> [Material supplied]
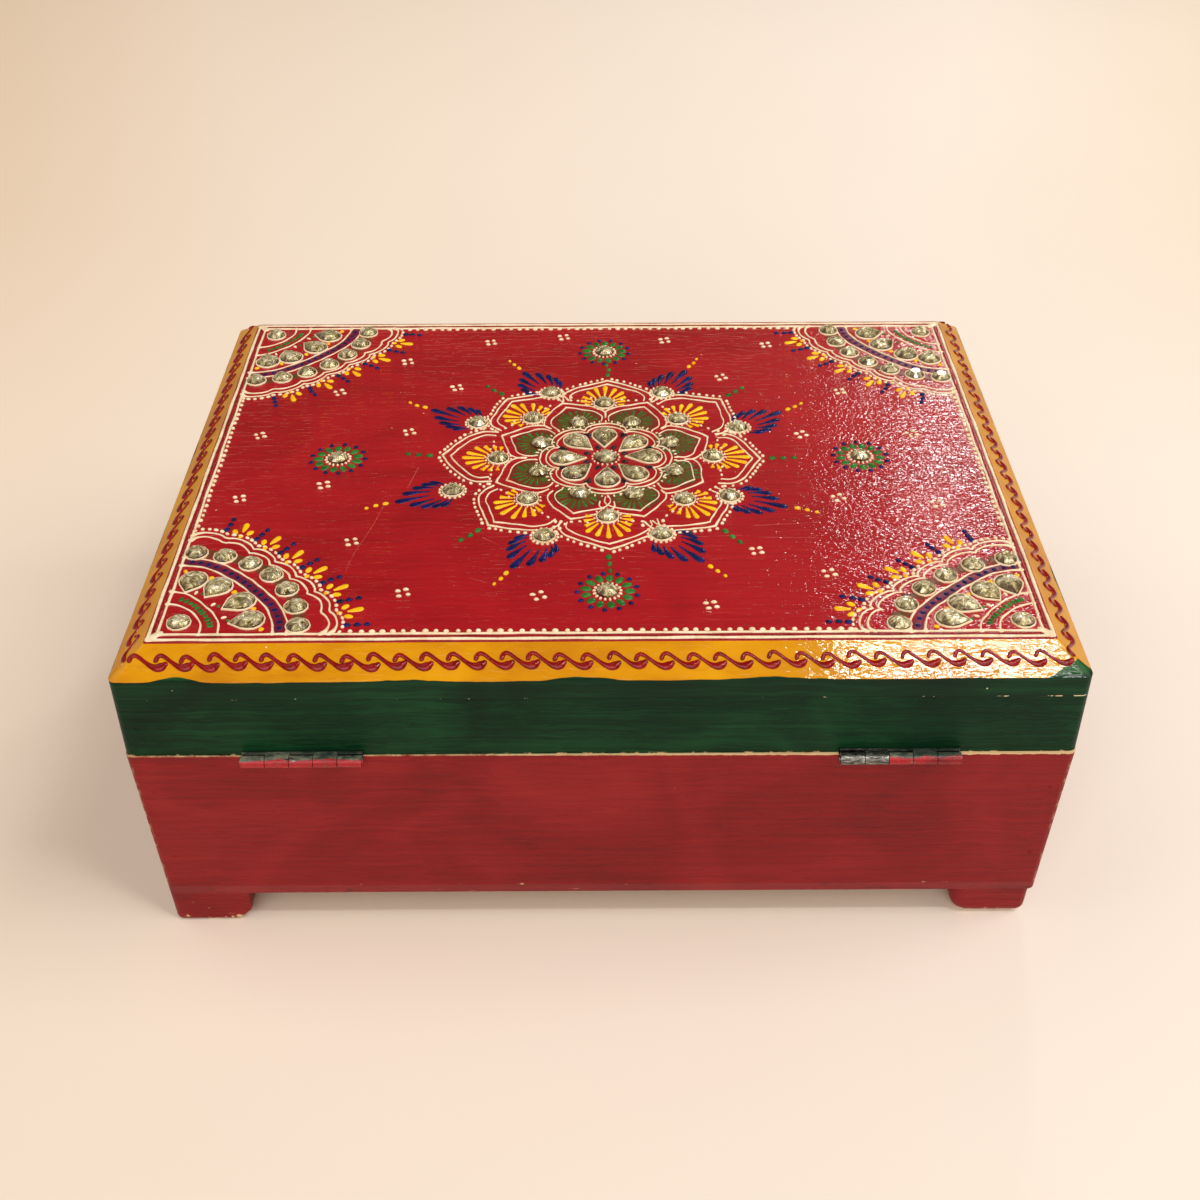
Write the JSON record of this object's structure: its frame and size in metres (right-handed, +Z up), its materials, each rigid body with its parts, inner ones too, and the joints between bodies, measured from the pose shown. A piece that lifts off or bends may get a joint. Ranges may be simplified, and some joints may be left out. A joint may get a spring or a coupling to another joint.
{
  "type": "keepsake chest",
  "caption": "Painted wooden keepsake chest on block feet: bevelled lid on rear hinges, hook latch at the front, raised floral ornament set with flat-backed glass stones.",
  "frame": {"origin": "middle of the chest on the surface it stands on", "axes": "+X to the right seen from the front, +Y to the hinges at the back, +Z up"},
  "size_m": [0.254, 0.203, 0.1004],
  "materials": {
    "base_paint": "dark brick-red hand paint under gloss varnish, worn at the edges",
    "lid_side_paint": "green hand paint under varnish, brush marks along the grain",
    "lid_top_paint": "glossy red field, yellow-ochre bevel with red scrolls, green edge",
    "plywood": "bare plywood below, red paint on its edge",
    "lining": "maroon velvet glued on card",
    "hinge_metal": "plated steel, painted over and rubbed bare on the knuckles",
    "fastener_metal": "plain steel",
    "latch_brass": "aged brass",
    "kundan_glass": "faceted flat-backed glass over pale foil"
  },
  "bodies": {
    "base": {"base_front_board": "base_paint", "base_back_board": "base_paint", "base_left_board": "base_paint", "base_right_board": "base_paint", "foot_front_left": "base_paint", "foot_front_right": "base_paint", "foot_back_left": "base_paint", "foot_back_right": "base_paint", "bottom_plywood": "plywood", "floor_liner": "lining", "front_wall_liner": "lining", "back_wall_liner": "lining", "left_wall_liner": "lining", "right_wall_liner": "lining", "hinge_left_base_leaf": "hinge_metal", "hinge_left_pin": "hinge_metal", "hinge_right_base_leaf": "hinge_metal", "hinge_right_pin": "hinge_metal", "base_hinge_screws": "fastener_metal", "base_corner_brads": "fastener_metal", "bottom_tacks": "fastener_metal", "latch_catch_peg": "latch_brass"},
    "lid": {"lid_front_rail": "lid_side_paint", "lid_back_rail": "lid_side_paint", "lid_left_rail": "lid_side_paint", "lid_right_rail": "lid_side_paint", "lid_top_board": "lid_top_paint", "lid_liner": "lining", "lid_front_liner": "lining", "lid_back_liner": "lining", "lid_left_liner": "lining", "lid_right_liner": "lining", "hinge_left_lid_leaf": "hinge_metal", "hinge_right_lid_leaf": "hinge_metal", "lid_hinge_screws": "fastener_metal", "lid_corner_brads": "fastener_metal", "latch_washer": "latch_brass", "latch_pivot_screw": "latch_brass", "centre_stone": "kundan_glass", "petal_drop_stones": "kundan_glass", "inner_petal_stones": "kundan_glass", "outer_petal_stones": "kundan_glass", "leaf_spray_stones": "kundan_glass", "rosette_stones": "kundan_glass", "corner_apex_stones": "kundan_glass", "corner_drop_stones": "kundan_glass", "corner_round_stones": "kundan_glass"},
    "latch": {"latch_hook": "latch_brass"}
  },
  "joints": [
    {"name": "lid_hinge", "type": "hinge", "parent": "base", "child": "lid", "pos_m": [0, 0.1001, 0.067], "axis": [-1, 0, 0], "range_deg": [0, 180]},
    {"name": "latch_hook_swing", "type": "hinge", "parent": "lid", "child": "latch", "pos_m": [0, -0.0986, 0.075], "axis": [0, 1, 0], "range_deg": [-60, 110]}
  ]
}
---
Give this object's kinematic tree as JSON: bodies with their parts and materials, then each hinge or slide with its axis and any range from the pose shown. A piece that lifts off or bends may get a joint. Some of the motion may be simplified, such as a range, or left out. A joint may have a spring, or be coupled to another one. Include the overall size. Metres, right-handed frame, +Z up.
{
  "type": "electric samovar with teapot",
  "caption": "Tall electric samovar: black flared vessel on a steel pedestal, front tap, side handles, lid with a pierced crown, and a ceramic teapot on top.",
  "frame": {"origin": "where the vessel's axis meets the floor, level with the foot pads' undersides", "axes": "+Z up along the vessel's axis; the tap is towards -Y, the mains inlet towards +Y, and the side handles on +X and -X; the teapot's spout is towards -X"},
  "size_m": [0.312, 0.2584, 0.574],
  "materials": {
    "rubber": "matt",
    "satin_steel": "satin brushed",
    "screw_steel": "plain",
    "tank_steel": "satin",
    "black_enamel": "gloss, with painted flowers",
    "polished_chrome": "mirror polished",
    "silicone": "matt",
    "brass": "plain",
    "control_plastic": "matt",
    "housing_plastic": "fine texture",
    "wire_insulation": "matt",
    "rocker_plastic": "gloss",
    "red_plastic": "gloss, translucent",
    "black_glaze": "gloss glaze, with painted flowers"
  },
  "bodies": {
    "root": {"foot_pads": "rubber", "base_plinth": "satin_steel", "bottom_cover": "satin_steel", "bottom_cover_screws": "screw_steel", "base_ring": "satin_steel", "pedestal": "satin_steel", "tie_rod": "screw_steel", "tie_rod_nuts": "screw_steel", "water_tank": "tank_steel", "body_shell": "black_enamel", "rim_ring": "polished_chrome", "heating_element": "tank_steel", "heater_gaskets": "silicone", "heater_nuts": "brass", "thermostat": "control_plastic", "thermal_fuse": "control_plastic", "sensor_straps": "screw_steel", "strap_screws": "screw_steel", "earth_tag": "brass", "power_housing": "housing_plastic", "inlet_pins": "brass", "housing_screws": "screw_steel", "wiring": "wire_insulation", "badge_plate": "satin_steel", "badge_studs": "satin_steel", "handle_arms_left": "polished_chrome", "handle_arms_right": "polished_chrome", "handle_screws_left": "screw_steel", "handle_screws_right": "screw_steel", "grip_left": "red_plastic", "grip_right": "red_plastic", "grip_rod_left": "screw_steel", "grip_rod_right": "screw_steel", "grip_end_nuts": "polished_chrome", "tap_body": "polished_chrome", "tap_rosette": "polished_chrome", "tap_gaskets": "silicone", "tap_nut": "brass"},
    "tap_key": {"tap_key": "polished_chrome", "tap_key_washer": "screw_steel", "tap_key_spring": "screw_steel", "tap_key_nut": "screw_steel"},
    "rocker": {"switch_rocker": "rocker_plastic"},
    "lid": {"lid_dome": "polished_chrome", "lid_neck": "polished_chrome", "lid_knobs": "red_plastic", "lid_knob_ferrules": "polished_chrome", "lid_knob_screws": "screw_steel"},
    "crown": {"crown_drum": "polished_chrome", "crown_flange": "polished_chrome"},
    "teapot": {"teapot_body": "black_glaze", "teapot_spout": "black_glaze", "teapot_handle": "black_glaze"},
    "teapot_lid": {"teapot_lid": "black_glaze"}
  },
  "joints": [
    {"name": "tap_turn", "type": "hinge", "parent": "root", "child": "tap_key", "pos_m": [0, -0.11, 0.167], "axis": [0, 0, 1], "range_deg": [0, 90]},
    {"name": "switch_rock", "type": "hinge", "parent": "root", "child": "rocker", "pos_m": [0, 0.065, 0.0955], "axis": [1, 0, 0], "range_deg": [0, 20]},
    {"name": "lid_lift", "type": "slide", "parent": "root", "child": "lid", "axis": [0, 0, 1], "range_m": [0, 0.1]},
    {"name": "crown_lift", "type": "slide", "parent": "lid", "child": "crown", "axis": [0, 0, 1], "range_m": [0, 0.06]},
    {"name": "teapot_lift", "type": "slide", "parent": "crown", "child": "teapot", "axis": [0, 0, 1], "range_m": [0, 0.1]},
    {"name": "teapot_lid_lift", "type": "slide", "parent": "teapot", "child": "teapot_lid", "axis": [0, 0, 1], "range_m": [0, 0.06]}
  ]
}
---
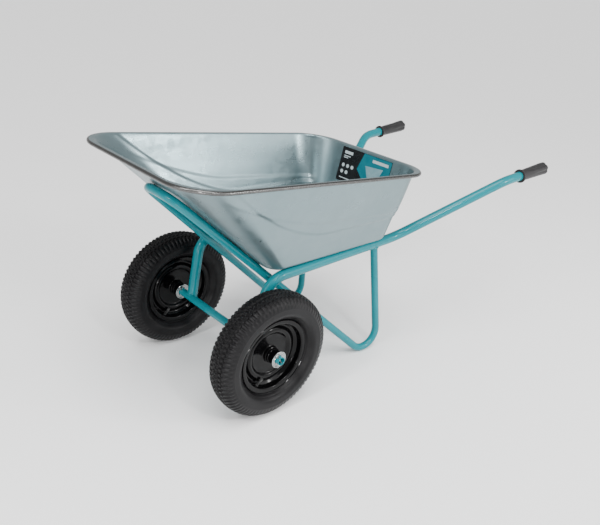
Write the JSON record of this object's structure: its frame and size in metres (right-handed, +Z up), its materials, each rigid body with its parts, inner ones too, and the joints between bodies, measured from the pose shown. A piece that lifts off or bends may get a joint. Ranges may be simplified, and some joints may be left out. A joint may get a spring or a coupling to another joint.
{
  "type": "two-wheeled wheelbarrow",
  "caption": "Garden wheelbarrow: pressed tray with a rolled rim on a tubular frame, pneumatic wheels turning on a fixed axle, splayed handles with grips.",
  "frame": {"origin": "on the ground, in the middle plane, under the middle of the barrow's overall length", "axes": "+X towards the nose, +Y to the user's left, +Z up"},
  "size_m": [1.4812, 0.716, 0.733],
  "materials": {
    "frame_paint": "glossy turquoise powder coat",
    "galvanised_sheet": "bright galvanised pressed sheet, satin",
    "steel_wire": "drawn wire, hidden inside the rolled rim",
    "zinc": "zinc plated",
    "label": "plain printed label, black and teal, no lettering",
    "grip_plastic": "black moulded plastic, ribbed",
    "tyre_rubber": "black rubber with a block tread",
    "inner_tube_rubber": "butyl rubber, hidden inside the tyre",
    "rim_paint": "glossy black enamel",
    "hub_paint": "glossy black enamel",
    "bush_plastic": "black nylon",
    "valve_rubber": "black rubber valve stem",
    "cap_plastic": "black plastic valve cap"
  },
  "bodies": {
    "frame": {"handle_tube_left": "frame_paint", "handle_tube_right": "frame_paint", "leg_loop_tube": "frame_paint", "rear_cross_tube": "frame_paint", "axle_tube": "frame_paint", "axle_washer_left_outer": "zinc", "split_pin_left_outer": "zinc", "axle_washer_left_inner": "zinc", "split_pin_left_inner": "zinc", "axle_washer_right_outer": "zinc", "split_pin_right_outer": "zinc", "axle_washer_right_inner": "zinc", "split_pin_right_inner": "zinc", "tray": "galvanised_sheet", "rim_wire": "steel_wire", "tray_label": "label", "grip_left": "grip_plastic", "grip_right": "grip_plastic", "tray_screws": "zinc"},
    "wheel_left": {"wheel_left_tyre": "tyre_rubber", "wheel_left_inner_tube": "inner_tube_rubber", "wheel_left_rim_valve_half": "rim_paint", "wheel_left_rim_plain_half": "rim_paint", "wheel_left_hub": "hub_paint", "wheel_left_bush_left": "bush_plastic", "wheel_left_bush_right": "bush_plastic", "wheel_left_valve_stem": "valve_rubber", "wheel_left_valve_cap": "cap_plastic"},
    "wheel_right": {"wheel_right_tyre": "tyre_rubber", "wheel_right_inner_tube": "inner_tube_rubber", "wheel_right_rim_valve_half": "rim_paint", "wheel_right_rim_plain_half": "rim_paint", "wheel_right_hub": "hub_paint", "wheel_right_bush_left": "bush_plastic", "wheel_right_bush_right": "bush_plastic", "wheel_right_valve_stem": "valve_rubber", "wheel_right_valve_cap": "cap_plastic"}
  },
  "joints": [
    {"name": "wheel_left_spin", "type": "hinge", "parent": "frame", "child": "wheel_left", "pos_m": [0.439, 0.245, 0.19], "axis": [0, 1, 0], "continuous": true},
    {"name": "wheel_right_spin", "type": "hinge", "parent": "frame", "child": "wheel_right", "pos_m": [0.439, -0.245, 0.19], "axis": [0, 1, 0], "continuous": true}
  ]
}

> [Given task] Some lines of the data may hold the word "overall". Say how many do, with nothing else.

> [The response] 2